Bitcoin Whale Sends $20M to Binance, BTC Pressured

On Apr 7, 2026, an Arkham Intelligence-labeled wallet (“bc1q…kp4n”) transferred about 300 BTC to a Binance deposit address. The transfer is valued at roughly $20 million, while the holder still retains around 200 BTC (about $13.75 million at the time of writing). The Bitcoin whale appears to have built its position earlier in 2025 at an average cost of about $97,541 per BTC, leaving the wallet underwater if it sells now. The address accumulated roughly 513 BTC between January and March 2025. Whether this Bitcoin whale move signals selling is unclear, but transfers to exchanges are often monitored as a potential prelude to liquidation. Recent patterns also show active large wallets making similar exchange movements during periods of heightened volatility. Bitcoin is trading near the $69,000 area and remains under pressure amid bearish macro catalysts, particularly rising U.S.–Iran tensions that have pushed oil prices higher and revived inflation concerns. In contrast, some institutional buyers (e.g., Strategy) have continued accumulating Bitcoin, which may limit downside.

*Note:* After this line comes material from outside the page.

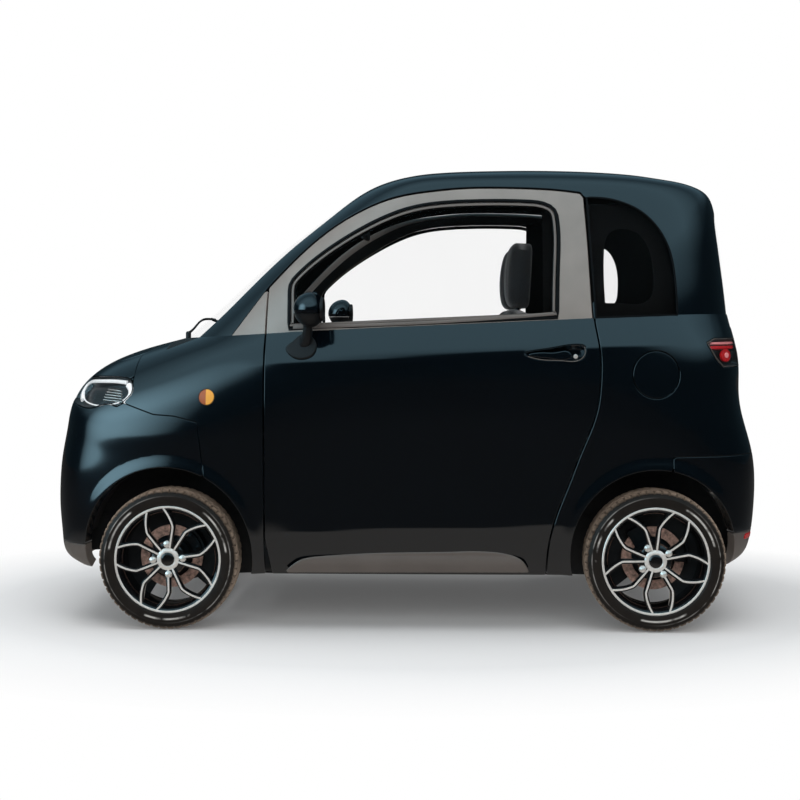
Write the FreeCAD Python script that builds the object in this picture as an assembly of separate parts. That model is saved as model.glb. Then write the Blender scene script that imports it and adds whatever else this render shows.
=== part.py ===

For traders, this Bitcoin-to-Binance flow increases near-term uncertainty around supply on exchanges and could reinforce sell-the-rally behavior if broader market risk worsens.
Bearish
This news is likely bearish in the short term because it involves a large Bitcoin whale moving ~300 BTC to a Binance exchange deposit. Exchange inflows are commonly interpreted as an increase in readily available sell-side liquidity, especially when the holder is currently underwater (average cost ~ $97,541 vs BTC near $69k). Even though the article notes uncertainty—transfer could be rebalancing—the market typically reacts first to the exchange-flow signal. Historically, similar whale-to-exchange transfers during volatile regimes have often coincided with sell pressure or at least faster downside reaction, as traders anticipate potential distribution. At the same time, the long-term effect may be muted: institutional accumulation (e.g., Strategy) and the possibility that the transfer is not an immediate sale can dampen sustained selling. Net effect: higher near-term downside risk and trading volatility for BTC, with potential confirmation only if follow-on transfers increase or price fails to reclaim key levels.